> EXERCISE DIRECTIONS
Transcribe only the lines of the listing below from the one holding "pattern_blade = first_blade()" through the one holding "depsgraph = bpy.context.evaluated_depsgraph_get()", inclusive, without any change.

[Modeling code records]
•••••

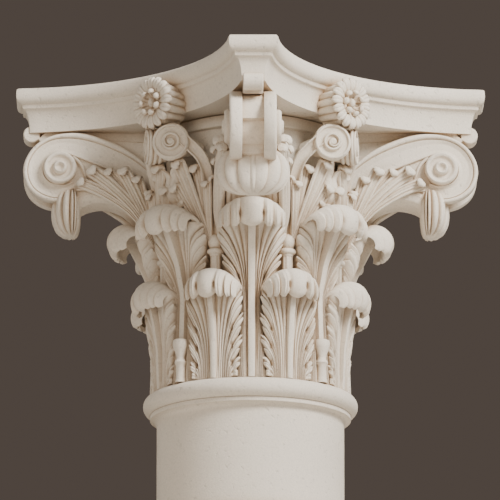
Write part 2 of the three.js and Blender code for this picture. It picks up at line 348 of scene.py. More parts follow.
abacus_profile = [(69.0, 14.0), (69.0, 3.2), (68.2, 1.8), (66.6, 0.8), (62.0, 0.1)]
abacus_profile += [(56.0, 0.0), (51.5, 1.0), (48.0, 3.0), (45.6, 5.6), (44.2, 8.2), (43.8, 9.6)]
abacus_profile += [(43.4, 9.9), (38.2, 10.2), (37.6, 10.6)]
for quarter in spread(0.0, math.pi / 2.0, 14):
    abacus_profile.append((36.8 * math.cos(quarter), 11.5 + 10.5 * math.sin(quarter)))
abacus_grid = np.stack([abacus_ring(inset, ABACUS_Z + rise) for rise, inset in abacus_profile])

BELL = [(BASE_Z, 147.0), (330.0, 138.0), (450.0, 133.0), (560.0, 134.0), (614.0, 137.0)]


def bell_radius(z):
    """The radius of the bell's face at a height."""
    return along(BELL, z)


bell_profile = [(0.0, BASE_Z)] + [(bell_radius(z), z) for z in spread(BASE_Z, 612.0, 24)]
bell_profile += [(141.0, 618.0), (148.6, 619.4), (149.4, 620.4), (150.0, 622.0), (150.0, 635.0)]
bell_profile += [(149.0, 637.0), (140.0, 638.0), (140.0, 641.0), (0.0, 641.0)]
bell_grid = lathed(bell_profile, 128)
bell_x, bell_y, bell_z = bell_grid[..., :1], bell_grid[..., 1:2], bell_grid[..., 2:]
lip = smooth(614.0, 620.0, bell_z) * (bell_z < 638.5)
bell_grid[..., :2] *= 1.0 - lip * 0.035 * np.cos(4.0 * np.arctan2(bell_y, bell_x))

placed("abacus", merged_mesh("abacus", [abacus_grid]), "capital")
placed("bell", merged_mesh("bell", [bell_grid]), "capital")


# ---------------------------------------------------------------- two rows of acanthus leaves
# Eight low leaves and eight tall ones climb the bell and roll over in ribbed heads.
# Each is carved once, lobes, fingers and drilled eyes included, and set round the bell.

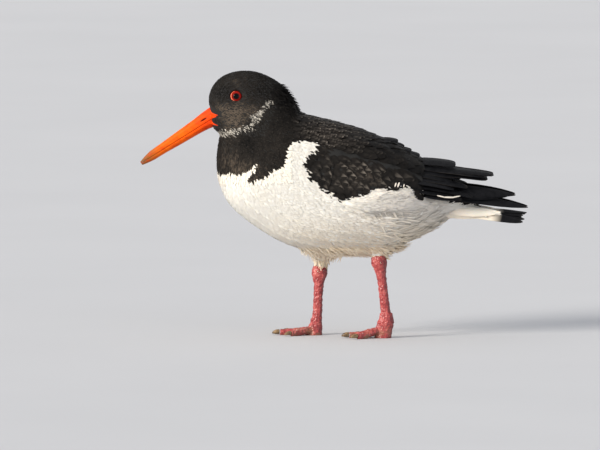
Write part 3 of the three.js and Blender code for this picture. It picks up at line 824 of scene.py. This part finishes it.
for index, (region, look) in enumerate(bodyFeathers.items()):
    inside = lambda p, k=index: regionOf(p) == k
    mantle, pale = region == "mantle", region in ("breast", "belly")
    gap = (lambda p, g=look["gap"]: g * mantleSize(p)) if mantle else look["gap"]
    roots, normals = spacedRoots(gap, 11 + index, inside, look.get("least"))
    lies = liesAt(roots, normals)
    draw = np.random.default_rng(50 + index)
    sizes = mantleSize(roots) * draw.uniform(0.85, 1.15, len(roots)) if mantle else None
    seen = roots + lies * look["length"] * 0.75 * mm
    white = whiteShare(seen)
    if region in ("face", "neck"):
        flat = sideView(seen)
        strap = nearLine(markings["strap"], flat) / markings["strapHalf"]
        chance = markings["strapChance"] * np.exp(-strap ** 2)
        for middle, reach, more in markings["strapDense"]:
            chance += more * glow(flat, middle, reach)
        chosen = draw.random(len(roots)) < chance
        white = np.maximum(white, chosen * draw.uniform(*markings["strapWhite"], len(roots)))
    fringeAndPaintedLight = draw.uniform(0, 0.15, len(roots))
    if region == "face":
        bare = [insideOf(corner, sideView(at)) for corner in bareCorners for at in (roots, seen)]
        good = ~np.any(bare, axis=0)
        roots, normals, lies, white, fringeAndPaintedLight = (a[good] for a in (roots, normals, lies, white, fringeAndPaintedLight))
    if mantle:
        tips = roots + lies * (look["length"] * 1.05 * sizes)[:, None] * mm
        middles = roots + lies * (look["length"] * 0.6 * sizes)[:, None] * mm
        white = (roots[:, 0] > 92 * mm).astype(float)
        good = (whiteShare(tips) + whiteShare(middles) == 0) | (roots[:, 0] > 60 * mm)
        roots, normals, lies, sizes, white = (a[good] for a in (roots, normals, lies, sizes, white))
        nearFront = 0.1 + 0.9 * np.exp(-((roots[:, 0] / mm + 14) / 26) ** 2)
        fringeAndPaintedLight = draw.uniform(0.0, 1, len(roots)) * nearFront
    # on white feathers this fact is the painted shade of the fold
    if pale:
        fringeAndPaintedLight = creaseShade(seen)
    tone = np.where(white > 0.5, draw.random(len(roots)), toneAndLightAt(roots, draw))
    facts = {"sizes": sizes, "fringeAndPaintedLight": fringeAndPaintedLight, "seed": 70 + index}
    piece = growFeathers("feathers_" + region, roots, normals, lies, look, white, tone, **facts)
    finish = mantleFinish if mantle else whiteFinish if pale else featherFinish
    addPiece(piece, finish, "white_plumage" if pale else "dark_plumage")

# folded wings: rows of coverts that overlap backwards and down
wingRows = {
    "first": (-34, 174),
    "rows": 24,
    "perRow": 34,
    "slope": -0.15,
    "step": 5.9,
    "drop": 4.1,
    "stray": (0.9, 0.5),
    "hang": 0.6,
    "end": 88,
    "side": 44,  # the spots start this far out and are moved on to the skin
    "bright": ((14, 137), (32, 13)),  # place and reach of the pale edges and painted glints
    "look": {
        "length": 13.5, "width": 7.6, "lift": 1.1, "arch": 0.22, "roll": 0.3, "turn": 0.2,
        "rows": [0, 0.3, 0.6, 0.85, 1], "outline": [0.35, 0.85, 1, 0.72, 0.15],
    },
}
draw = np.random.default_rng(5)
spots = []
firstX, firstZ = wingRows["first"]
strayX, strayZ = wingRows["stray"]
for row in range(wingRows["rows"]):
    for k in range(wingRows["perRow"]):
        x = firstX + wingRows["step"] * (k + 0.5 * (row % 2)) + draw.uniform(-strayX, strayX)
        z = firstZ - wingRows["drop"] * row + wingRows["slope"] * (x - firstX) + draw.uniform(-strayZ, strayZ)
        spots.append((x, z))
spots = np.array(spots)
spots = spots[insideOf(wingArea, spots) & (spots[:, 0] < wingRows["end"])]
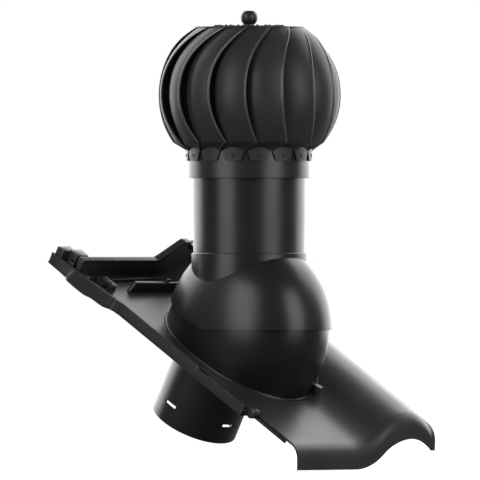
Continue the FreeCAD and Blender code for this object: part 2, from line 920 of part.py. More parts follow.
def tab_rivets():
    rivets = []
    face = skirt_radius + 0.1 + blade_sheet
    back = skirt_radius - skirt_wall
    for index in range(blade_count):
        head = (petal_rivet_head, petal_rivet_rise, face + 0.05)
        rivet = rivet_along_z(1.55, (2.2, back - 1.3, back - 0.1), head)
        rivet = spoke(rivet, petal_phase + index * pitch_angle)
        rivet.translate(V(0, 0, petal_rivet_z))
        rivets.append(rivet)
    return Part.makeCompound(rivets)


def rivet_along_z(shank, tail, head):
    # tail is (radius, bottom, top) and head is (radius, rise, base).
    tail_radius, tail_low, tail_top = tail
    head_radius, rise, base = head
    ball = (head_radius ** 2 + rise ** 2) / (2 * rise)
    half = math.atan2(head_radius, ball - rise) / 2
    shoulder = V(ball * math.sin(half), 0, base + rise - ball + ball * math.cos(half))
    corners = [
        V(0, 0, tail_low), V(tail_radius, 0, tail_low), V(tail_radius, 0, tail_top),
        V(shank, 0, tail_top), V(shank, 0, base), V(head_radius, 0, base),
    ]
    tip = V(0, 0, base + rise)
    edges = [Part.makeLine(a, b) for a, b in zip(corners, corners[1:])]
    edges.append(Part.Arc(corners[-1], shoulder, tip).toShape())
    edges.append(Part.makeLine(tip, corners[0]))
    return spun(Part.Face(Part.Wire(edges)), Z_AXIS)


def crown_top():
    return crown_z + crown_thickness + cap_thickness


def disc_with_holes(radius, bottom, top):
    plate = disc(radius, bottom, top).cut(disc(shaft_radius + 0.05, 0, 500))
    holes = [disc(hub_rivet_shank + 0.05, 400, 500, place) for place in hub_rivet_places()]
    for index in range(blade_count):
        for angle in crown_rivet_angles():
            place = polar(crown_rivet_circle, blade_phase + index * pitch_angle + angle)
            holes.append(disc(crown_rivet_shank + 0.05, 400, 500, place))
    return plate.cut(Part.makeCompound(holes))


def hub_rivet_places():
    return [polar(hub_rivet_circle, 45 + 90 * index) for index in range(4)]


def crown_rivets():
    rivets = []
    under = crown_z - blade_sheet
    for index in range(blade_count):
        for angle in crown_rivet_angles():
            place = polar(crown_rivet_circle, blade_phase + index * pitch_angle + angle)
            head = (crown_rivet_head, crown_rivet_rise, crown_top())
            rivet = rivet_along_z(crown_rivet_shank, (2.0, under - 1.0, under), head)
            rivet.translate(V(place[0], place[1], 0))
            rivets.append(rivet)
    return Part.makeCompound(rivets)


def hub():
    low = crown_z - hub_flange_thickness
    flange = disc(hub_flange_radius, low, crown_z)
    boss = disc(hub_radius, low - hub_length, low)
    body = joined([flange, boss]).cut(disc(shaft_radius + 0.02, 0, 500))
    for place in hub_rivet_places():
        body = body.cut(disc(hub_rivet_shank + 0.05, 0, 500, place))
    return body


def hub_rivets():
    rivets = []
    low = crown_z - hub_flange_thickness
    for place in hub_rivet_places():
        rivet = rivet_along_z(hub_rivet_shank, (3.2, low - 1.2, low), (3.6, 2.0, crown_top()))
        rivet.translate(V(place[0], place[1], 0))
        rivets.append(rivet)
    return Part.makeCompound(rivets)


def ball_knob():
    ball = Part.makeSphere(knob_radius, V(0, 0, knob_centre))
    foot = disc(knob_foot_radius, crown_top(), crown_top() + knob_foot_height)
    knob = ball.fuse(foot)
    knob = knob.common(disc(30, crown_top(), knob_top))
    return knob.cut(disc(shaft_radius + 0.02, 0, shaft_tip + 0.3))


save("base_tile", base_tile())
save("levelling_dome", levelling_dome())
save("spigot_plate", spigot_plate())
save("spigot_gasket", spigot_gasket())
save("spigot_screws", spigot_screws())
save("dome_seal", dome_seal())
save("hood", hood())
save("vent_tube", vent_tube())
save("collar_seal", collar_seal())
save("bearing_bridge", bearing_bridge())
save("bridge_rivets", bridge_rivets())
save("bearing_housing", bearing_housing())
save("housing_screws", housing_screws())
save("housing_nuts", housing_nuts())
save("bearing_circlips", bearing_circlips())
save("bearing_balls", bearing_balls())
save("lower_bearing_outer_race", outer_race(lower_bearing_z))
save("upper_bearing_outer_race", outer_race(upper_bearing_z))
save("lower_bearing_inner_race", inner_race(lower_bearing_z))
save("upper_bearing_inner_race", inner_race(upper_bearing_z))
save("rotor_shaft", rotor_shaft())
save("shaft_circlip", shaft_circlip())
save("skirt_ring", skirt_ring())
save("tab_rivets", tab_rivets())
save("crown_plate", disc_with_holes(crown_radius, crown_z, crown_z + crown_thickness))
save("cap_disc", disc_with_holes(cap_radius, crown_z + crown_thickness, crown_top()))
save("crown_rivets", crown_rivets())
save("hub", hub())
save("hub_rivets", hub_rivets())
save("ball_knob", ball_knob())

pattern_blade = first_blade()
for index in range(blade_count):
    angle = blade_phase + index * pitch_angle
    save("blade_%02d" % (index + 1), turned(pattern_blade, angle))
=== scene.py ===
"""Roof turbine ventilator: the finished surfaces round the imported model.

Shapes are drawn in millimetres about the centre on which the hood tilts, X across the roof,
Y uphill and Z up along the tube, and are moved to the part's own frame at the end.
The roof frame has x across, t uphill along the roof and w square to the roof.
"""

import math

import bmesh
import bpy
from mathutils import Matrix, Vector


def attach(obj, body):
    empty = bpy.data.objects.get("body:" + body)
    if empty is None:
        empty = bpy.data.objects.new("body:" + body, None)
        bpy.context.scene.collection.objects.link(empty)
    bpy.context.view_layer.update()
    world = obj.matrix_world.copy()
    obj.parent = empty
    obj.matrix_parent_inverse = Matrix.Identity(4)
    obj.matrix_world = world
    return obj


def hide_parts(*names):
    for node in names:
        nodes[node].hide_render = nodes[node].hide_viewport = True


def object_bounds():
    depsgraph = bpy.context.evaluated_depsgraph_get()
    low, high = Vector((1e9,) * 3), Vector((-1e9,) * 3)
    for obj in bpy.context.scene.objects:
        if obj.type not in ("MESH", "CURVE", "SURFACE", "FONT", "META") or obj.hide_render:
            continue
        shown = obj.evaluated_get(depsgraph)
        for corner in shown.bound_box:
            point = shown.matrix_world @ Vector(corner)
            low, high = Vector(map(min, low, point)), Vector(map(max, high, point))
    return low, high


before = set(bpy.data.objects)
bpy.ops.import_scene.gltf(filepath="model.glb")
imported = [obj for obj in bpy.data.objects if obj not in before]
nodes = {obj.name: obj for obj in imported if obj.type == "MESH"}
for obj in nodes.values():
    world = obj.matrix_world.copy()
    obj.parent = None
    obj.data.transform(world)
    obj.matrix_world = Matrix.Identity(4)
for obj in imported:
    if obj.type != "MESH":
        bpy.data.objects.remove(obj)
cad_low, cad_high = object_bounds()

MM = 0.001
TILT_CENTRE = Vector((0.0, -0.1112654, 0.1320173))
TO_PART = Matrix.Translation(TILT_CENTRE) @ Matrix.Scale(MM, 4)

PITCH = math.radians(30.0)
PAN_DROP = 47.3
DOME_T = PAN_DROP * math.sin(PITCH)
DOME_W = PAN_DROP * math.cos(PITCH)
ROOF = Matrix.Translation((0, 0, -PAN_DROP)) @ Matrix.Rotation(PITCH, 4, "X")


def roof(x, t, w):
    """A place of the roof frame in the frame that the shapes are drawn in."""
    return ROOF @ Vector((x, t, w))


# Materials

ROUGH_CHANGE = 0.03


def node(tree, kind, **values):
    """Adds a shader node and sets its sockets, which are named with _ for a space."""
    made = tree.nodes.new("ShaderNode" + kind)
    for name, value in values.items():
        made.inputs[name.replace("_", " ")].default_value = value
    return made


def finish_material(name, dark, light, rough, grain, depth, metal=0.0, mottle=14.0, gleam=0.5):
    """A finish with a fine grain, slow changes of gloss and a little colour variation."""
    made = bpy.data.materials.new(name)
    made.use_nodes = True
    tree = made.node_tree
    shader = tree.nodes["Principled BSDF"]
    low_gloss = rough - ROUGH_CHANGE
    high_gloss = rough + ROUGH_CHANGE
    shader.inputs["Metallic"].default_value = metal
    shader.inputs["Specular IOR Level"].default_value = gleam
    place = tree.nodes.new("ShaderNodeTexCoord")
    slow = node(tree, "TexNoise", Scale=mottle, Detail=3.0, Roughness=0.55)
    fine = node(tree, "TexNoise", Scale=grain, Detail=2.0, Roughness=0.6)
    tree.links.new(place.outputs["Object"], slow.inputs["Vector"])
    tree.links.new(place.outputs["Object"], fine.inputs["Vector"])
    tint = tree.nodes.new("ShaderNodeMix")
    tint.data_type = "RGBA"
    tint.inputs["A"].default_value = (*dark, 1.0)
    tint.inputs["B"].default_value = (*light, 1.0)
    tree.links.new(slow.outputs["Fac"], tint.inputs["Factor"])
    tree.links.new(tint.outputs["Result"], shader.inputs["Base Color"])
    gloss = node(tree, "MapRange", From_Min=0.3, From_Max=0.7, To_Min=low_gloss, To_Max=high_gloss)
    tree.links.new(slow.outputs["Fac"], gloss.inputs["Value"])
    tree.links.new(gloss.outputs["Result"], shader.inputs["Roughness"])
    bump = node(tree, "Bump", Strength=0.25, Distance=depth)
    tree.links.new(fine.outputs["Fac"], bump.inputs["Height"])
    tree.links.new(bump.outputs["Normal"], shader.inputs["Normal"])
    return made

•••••

> OUTPUT OF THE EXERCISE
pattern_blade = first_blade()
for index in range(blade_count):
    angle = blade_phase + index * pitch_angle
    save("blade_%02d" % (index + 1), turned(pattern_blade, angle))
=== scene.py ===
"""Roof turbine ventilator: the finished surfaces round the imported model.

Shapes are drawn in millimetres about the centre on which the hood tilts, X across the roof,
Y uphill and Z up along the tube, and are moved to the part's own frame at the end.
The roof frame has x across, t uphill along the roof and w square to the roof.
"""

import math

import bmesh
import bpy
from mathutils import Matrix, Vector


def attach(obj, body):
    empty = bpy.data.objects.get("body:" + body)
    if empty is None:
        empty = bpy.data.objects.new("body:" + body, None)
        bpy.context.scene.collection.objects.link(empty)
    bpy.context.view_layer.update()
    world = obj.matrix_world.copy()
    obj.parent = empty
    obj.matrix_parent_inverse = Matrix.Identity(4)
    obj.matrix_world = world
    return obj


def hide_parts(*names):
    for node in names:
        nodes[node].hide_render = nodes[node].hide_viewport = True


def object_bounds():
    depsgraph = bpy.context.evaluated_depsgraph_get()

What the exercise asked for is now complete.